0

In my Cur4.execute, I am trying to compare the artist name with the one I obtained before from cur3 (name = row[1]), but I got errors: 

Traceback (most recent call last):
  File "mp2.py", line 49, in <module>
    cur4.execute('SELECT * FROM artist WHERE artist.name = %s',name)
  File "C:\python27\lib\site-packages\MySQLdb\cursors.py", line 187, in execute
    query = query % tuple([db.literal(item) for item in args])
TypeError: not all arguments converted during string formatting

How should I fix it?

cur3 = db.cursor()
cur3.execute("SELECT image.link, artist.name, detail.detail_id, FROM artist, detail, image WHERE image.artist_id = artist.artist_id AND detail.image_id = image.image_id LIMIT 1")
ans = cur3.fetchall()
for row in ans:
    print row[1:]   
    name = row[1]
db.close()

cur4 = db.cursor()
cur4.execute('SELECT * FROM artist WHERE artist.name = %s',name)
Soso Wang
  • 9
  • 3

3 Answers3

0

I'm no expert, but perhaps try instead of cur4.execute('SELECT * FROM artist WHERE artist.name = %s',name), surround the string format area with parentheses to get this:

cur4.execute(('SELECT * FROM artist WHERE artist.name = %s',name))

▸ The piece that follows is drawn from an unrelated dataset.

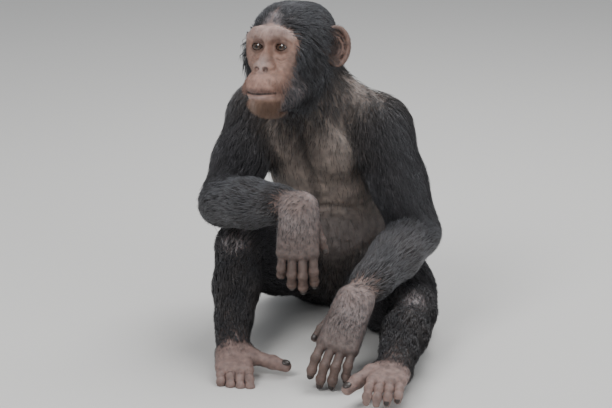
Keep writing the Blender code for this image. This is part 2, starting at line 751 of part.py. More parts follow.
def apply_modifiers(made):
    depsgraph = bpy.context.evaluated_depsgraph_get()
    old = made.data
    made.data = bpy.data.meshes.new_from_object(made.evaluated_get(depsgraph))
    made.modifiers.clear()
    bpy.data.meshes.remove(old)


def corners_of(made):
    points = np.empty(len(made.data.vertices) * 3)
    made.data.vertices.foreach_get("co", points)
    return points.reshape(-1, 3)


def fused(whole_body):
    """One closed skin round all the flesh."""
    bm = bmesh.new()
    for piece in whole_body.flesh.values():
        for shape in piece.shapes:
            shape.fill(bm)
    for lid in whole_body.lids:
        lid.fill(bm)
    whole = plain_object("whole", bm)
    for voxel, steps in FUSE_PASSES:
        remesh = whole.modifiers.new("fuse", "REMESH")
        remesh.mode = "VOXEL"
        remesh.voxel_size = voxel
        ease = whole.modifiers.new("ease", "SMOOTH")
        ease.factor = 0.5
        ease.iterations = 1
        apply_modifiers(whole)
        points = settle(corners_of(whole), whole_body.distance, steps, most=voxel)
        whole.data.vertices.foreach_set("co", points.ravel())
    return whole


def kind_of(name):
    """The last word of a piece's name, which the tables use."""
    return name.split("_")[-1]


def head_frame(points):
    """Points in the head's own frame."""
    return (points - np.array(HEAD)) @ np.array(HEAD_AXES)


def split_near(whole, spots):
    """Splits the edges within reach of each spot on the head, so that its lines have corners enough."""
    local = head_frame(corners_of(whole))
    near = np.zeros(len(local), dtype=bool)
    for spot, reach in spots:
        near |= np.linalg.norm(local - np.array(spot), axis=1) < reach
    bm = bmesh.new()
    bm.from_mesh(whole.data)
    edges = [edge for edge in bm.edges if near[edge.verts[0].index] and near[edge.verts[1].index]]
    bmesh.ops.subdivide_edges(bm, edges=edges, cuts=1, use_grid_fill=True)
    bmesh.ops.triangulate(bm, faces=[face for face in bm.faces if len(face.verts) > 3])
    bm.to_mesh(whole.data)
    bm.free()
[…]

EDIT: Actually, I think mshsayem is right (comment of original question)

user3576467
  • 424
  • 1
  • 7
  • 10
0

Instead of passing a single value, you need to pass a tuple. So just make the name parameter a tuple by using braces and comma like:

cur4.execute('SELECT * FROM artist WHERE name = %s', (name,))

Or you could this (not recommended):

from MySQLdb import escape_string
cur4.execute("SELECT * FROM artist WHERE name = '%s'" % escape_string(name))

The first form takes care of escaping and the second one does not; that's why you need to explicitly escape the name parameter. The first form also utilizes query optimization while the second one does not.

mshsayem
  • 17,557
  • 11
  • 61
  • 69
  • I tried the first way, and I got error as follows: Traceback (most recent call last): File "mp2.py", line 49, in cur4.execute('SELECT * FROM artist WHERE artist.name = %s', (name,)) File "C:\python27\lib\site-packages\MySQLdb\cursors.py", line 205, in execute self.errorhandler(self, exc, value) File "C:\python27\lib\site-packages\MySQLdb\connections.py", line 36, in defaulterrorhandler raise errorclass, errorvalue _mysql_exceptions.InterfaceError: (0, '') – Soso Wang Oct 22 '17 at 02:47
  • Oh I see. You have mistakes in the query too. You do not need `artist.`, just `name` will do. Answer is fixed. Try now. – mshsayem Oct 22 '17 at 03:00
0

Simply run one query. Below returns all artist columns resulting from the one-record of first query. Also, below replaces your implicit joins for explicit joins (the 25-year old standard of ANSI-92).

sql = "SELECT artist.*" + \ 
      " FROM artist" + \
      " INNER JOIN detail ON detail.image_id = image.image_id" + \
      " INNER JOIN image ON image.artist_id = artist.artist_id" + \
      " LIMIT 1"

cur4 = db.cursor()
cur4.execute(sql)
Parfait
  • 104,375
  • 17
  • 94
  • 125